Подчеркивая, что в воспоминаниях Стратонова «точность подробностей и хронологическая последовательность событий оставляет желать много», рецензент делал суровый вывод: «Что касается общей ценности и значительности воспоминаний Стратонова для целей нашего архива, то 1-я их часть, описывающая годы детства и юности автора, затем — „астрономический мирок“, гл. обр. Пулковской обсерватории, затем — почти десятилетнюю службу его в Ташкентской обсерватории — представляет мало интереса для Архива по самому своему содержанию, ибо как раз астрономами и обсерваториями наш историко-политический архив может интересоваться лишь в наименьшей степени (некоторые интересные частности имеются, конечно, и в 1-й части воспоминаний…)». Пушкарев считал, что «несомненный интерес» представляет 2-я их часть, описывающая события на Кавказе во время первой русской революции и в последующие годы, но совершенно противоположной точки зрения он придерживался относительно страниц, посвященных банковской службе автора, его «провинциальной жизни и чиновничьим дрязгам». Что же касается 3-й части воспоминаний, которая, указывал рецензент, должна представлять для РЗИА особенно большой интерес, то она, по его мнению, в значительной степени «обесценилась» частичным опубликованием четырех ее глав в юбилейном сборнике «Московский университет, 1755–1930», хотя в представленной рукописи их изложение, конечно, гораздо «более конкретное и откровенное».
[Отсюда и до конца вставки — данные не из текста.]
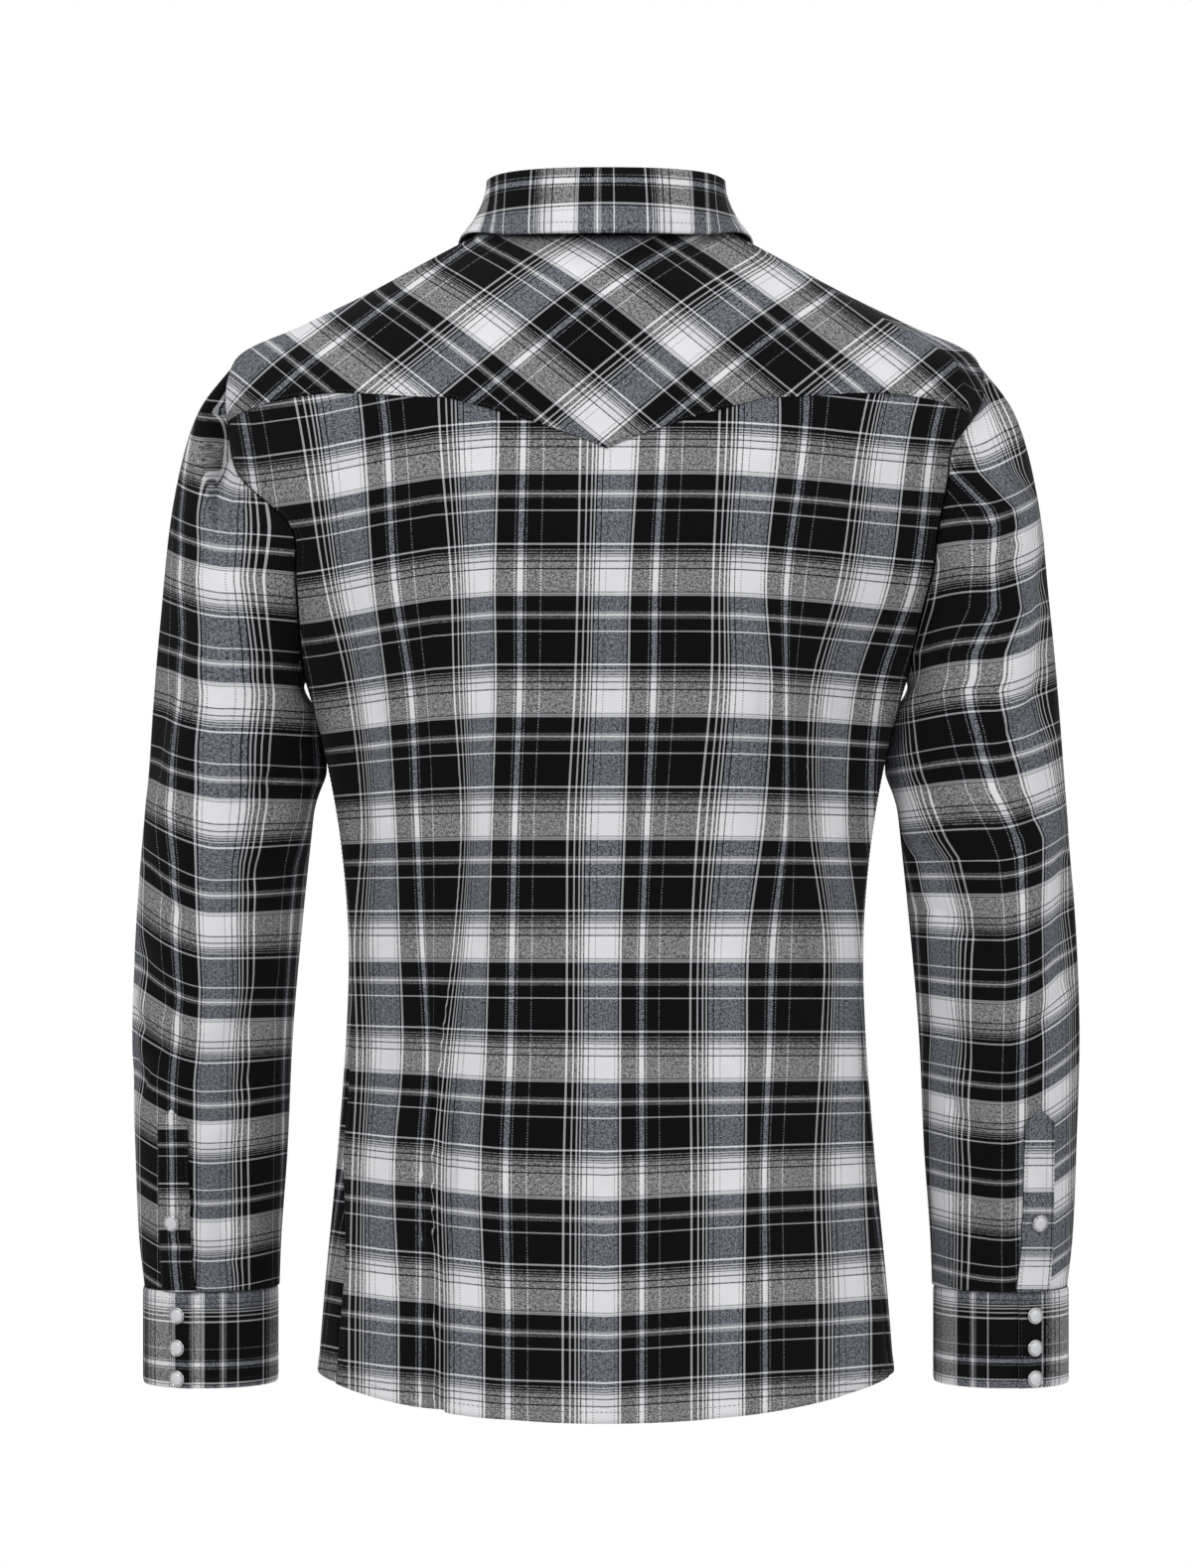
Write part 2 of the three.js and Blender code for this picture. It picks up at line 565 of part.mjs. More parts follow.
function cuffLift(turn) {
  return (DOUBLED + SEAM_GAP) * smooth(turn, WHOLE_TURN - 30, WHOLE_TURN + CUFF_EDGE_TURN - CUFF_OVERLAP_TURN - 4);
}

function cuff() {
  const start = CUFF_EDGE_TURN - CUFF_OVERLAP_TURN;
  const end = WHOLE_TURN + CUFF_EDGE_TURN;
  const rows = [CUFF_TOP_Z - SEAM_GAP, (CUFF_BOTTOM_Z + CUFF_TOP_Z) / 2, CUFF_BOTTOM_Z];
  const face = (rise) => (r, c) => {
    const turn = lerp(start, end, c / CUFF_COLUMNS);
    return cuffPlace(turn, rows[r], cuffLift(turn) + rise);
  };
  return wall(rows.length, CUFF_COLUMNS + 1, face(0), face(DOUBLED));
}

// The pointed strip that finishes the sleeve's opening, laid on the sleeve.
const OPENING_ROWS = 9;
const OPENING_COLUMNS = 4;
const OPENING_CLEARANCE = 1.1;

function openingPlace(folds, aside, rise, height) {
  const down = SLEEVE.at(-1).down - 1.2 - rise;
  const radius = between(SLEEVE, "down", down, "half") + CLOTH;
  const turn = CUFF_SNAP_TURN + THREE.MathUtils.radToDeg(aside / radius);
  return sleeveOffset(folds, turn, down, CLOTH + OPENING_CLEARANCE + height);
}

function sleeveOpening(folds) {
  const face = (height) => (r, c) => {
    const aside = OPENING_WIDTH * (c / OPENING_COLUMNS - 0.5);
    const top = OPENING_HEIGHT - OPENING_POINT * Math.abs(1 - (2 * c) / OPENING_COLUMNS);
    return openingPlace(folds, aside, top * (1 - r / OPENING_ROWS), height);
  };
  return wall(OPENING_ROWS + 1, OPENING_COLUMNS + 1, face(0), face(CLOTH));
}

// Snap: a metal rim holding a domed pearl face.
const SNAP_PROFILE = [
  { radius: 0, rise: 0 },
  { radius: SNAP_RADIUS - 0.3, rise: 0 },
  { radius: SNAP_RADIUS, rise: 0.6 },
  { radius: SNAP_RADIUS - 0.4, rise: 1.4 },
  { radius: 3.4, rise: 2.1 },
  { radius: 0, rise: 2.5 },
];
const SNAP_SIDES = 10;
const snapShape = new THREE.LatheGeometry(
  SNAP_PROFILE.map((point) => new THREE.Vector2(point.radius, point.rise)),
  SNAP_SIDES,
);

function addSnap(name, place, out, parent = shirt) {
  const mesh = add(name, snapShape, pearl, parent);
  mesh.position.copy(place).addScaledVector(out, SEAM_GAP);
  mesh.quaternion.setFromUnitVectors(new THREE.Vector3(0, 1, 0), out);
}

for (let i = 0; i < FRONT_SNAPS; i++) {
  const down = lerp(FIRST_SNAP_DOWN, LAST_SNAP_DOWN, i / (FRONT_SNAPS - 1));
  addSnap(`snap_front_${i + 1}`, bodyOffset(180, down, BAND_BASE + DOUBLED), bodyOut(180, down));
}

// Each arm is built on the left; the right one is its mirror image with folds of its own.
function mirrored(geometry) {
  const flipped = geometry.clone();
  flipped.scale(-1, 1, 1);
  const corners = flipped.getIndex().array;
  for (let i = 0; i < corners.length; i += 3) {
    [corners[i + 1], corners[i + 2]] = [corners[i + 2], corners[i + 1]];
  }
  return flipped;
}

for (const [side, word, folds] of [[1, "left", LEFT_SLEEVE_FOLDS], [-1, "right", RIGHT_SLEEVE_FOLDS]]) {
  const turned = (geometry) => (side > 0 ? geometry : mirrored(geometry));
  const across = (vector) => new THREE.Vector3(side * vector.x, vector.y, vector.z);
  add(`sleeve_${word}`, turned(sleeve(folds)), flannel);
  add(`cuff_${word}`, turned(cuff()), flannel);
  add(`sleeve_opening_${word}`, turned(sleeveOpening(folds)), flannel);
  const snapOut = new THREE.Vector3(Math.cos(radians(CUFF_SNAP_TURN)), Math.sin(radians(CUFF_SNAP_TURN)), 0);
  CUFF_SNAP_DROPS.forEach((drop, i) => {
    const height = CUFF_TOP_Z - drop;
    const rise = cuffLift(WHOLE_TURN + CUFF_SNAP_TURN) + DOUBLED;
    addSnap(`snap_cuff_${word}_${i + 1}`, across(cuffPlace(CUFF_SNAP_TURN, height, rise)), across(snapOut));
  });
  const strip = (aside, rise) => openingPlace(folds, aside, rise, CLOTH);
  const up = strip(0, OPENING_SNAP_RISE + 3).sub(strip(0, OPENING_SNAP_RISE - 3));
  const round = strip(3, OPENING_SNAP_RISE).sub(strip(-3, OPENING_SNAP_RISE));
  const out = round.cross(up).normalize();
  if (out.dot(snapOut) < 0) out.negate();
  const seat = strip(0, OPENING_SNAP_RISE).addScaledVector(out, 0.25);
  addSnap(`snap_sleeve_${word}`, across(seat), across(out));
}

// Collar stand: a band round the neck, its left end lapping over its right at the front.
function ringPlace(line, turn) {
  const sine = Math.sin(radians(turn));
  const cosine = Math.cos(radians(turn));
  const depth = cosine > 0 ? line.back : line.front;
  const radius = 1 / Math.hypot(sine / line.halfWidth, cosine / depth);
  const zMiddle = cosine > 0 ? line.zBack : line.zFront;
  const sideways = Math.abs(radius * sine) / line.halfWidth;
  return new THREE.Vector3(radius * sine, radius * cosine, lerp(zMiddle, line.zSide, sideways ** 2.5));
}

const STAND_COLUMNS = 44;
const STAND_ROWS = 3;
const STAND_FOOT_INSET = DOUBLED + 0.8;
const STAND_FOOT_DROP = 1.2;

// The stand's right end draws in under its left one.
function standShift(turn) {
  return -(DOUBLED + SEAM_GAP + 0.2) * smooth(-turn, 145, 168);
}

function standPlace(turn, share, rise) {
  const out = new THREE.Vector3(Math.sin(radians(turn)), Math.cos(radians(turn)), 0);
  const foot = bodyPlace(turn, 0).addScaledVector(out, -STAND_FOOT_INSET);
  foot.z -= STAND_FOOT_DROP;
  return foot.lerp(ringPlace(FOLD_LINE, turn), share).addScaledVector(out, rise + standShift(turn));
}

function collarStand() {
  const end = 180 + STAND_OVERLAP_TURN;
  const face = (rise) => (r, c) =>
    standPlace(lerp(-end, end, c / STAND_COLUMNS), r / (STAND_ROWS - 1), rise);
  return wall(STAND_ROWS, STAND_COLUMNS + 1, face(0), face(DOUBLED));
}
add("collar_stand", collarStand(), flannel);

const standSnap = standPlace(180, 0.5, DOUBLED);
addSnap("snap_collar", standSnap, new THREE.Vector3(0, -1, -0.1).normalize());

// Collar leaf: rolls over the top of the stand and comes down outside it to its two front points.
const LEAF_COLUMNS = 36;
const LEAF_ROLL = [
  { out: 0.2, up: SEAM_GAP + 0.1 },
  { out: 1.4, up: 2.6 },
  { out: 4.6, up: 1.6 },
];
const LEAF_FALLS = [0.2, 0.45, 0.72, 1];

function leafPlace(share, r, rise) {
  const side = Math.sign(share) || 1;
  const way = Math.abs(share);
  const turn = share * LEAF_START_TURN;
  const out = new THREE.Vector3(Math.sin(radians(turn)), Math.cos(radians(turn)), 0);
  const fold = ringPlace(FOLD_LINE, turn).addScaledVector(out, standShift(turn));
  const roll = LEAF_ROLL[Math.min(r, LEAF_ROLL.length - 1)];
  const place = fold.addScaledVector(out, roll.out).setZ(fold.z + roll.up);
  if (r >= LEAF_ROLL.length) {
    const fall = LEAF_FALLS[r - LEAF_ROLL.length];
    const at = (column) => between(LEAF_EDGE, "share", way, column);
    const edge = new THREE.Vector3(side * at("x"), at("y"), at("z"));
    place.lerp(edge, fall).addScaledVector(out, 4 * fall * (1 - fall) * at("bow"));
  }
  const lean = r < 1 ? 0 : 1;
  return place.addScaledVector(out, rise * (r < 1 ? 1 : 0.92)).setZ(place.z + rise * lean * 0.35);
}

function collarLeaf() {
  const count = LEAF_ROLL.length + LEAF_FALLS.length;
  const face = (rise) => (r, c) =>
    leafPlace((2 * c) / LEAF_COLUMNS - 1, count - 1 - r, rise);
  return wall(count, LEAF_COLUMNS + 1, face(0), face(DOUBLED));
}
add("collar_leaf", collarLeaf(), flannel);

export default shirt;
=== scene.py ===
import math

import bmesh
import bpy
import numpy as np
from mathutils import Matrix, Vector


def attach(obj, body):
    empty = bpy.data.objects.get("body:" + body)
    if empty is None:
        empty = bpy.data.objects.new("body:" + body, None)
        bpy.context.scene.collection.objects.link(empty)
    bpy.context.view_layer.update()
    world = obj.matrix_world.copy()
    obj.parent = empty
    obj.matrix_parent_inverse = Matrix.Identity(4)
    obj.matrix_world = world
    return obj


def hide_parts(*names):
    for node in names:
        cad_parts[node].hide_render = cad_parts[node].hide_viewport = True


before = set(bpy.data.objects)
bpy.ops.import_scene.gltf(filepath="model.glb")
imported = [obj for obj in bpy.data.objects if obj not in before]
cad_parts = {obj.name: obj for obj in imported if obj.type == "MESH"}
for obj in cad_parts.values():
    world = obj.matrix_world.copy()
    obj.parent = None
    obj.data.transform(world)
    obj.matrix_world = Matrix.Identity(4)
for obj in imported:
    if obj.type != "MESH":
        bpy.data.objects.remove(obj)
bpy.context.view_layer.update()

# BACK PANEL
# One panel of brushed cotton twill from the shirt tail up to the pointed yoke, cut on the straight
# grain. Its top edge runs under the yoke, and its sides meet the fronts at the side seams.
# Every shape here is worked out in millimetres and becomes metres when its mesh is made.

CLOTH = 1.5
DOUBLED = 1.8
THREAD_THICK = 1.0


def chart(columns, *rows):
    """A short table with named columns."""
    return dict(zip(columns.split(), np.array(rows, float).T))


def lerp(a, b, share):
    return a + (b - a) * share


def smooth(at, low, high):
    share = np.clip((np.asarray(at, float) - low) / (high - low), 0, 1)
    return share * share * (3 - 2 * share)


def between(table, column, at, place="down"):
    """The value of a column at a place between rows, on a smooth curve through them."""
    x, y = table[place], table[column]
    i = np.clip(np.searchsorted(x, at) - 1, 0, len(x) - 2)
    before, after = np.maximum(i - 1, 0), np.minimum(i + 2, len(x) - 1)
    span = x[i + 1] - x[i]
    slope_start = (y[i + 1] - y[before]) / (x[i + 1] - x[before])
    slope_end = (y[after] - y[i]) / (x[after] - x[i])
    s = (at - x[i]) / span
    bend = s * (1 - s) ** 2 * slope_start - s * s * (1 - s) * slope_end
    return lerp(y[i], y[i + 1], s * s * (3 - 2 * s)) + span * bend


GIRTHS = chart(
    "down half_width back front z_side z_back z_front",
    (0, 73, 59, 61, 9, -1, -67),
    (25, 107, 75, 74, -9, -21, -85),
    (55, 149, 89, 86, -32, -48, -105),
    (85, 192, 97, 96, -53, -77, -124),
    (112, 232, 102, 103, -73, -103, -142),
    (160, 237, 108, 111, -122, -150, -173),
    (210, 223, 110, 116, -185, -200, -208),
    (255, 201, 108, 119, -240, -245, -247),
    (300, 184.5, 104, 120, -290, -290, -290),
    (350, 172.5, 97, 115, -340, -340, -340),
    (400, 165, 91, 110, -390, -390, -390),
    (450, 161.5, 88, 107, -440, -440, -440),
    (510, 163, 88, 105, -500, -500, -500),
    (590, 169, 91, 105, -580, -580, -580),
    (670, 176.5, 95, 107, -660, -660, -660),
    (745, 182.5, 98, 109, -735, -735, -735),
)
BODY_SQUARENESS = 2.35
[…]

С учетом изложенного рецензент считал, что «денежная оценка воспоминаний Стратонова не может быть слишком высокой», а именно: «Что касается 1-го тома, то за него, по моему мнению, можно было бы заплатить лишь около 600 к[рон] ч[ехословацких] (т. е. оплатить стоимость переписки). Из оценки 3-й части надлежит исключить около 120 страниц, главы 14 и 15, существенное содержание которых напечатано в сборнике „Московский университет“, что составляет свыше 5½ печатных листов. Остающуюся таким образом часть воспоминаний, 2-й том, около 19½ печатных листов, и около 22½ печатных листов 3-го тома, можно было бы оценить „вкруг“ по 100 к. ч. за печатный лист, что составило бы за эти два тома около 4200 к. ч.; таким образом за все три тома Воспоминаний Стратонова я полагал бы возможным уплатить не свыше 5000 к. ч.»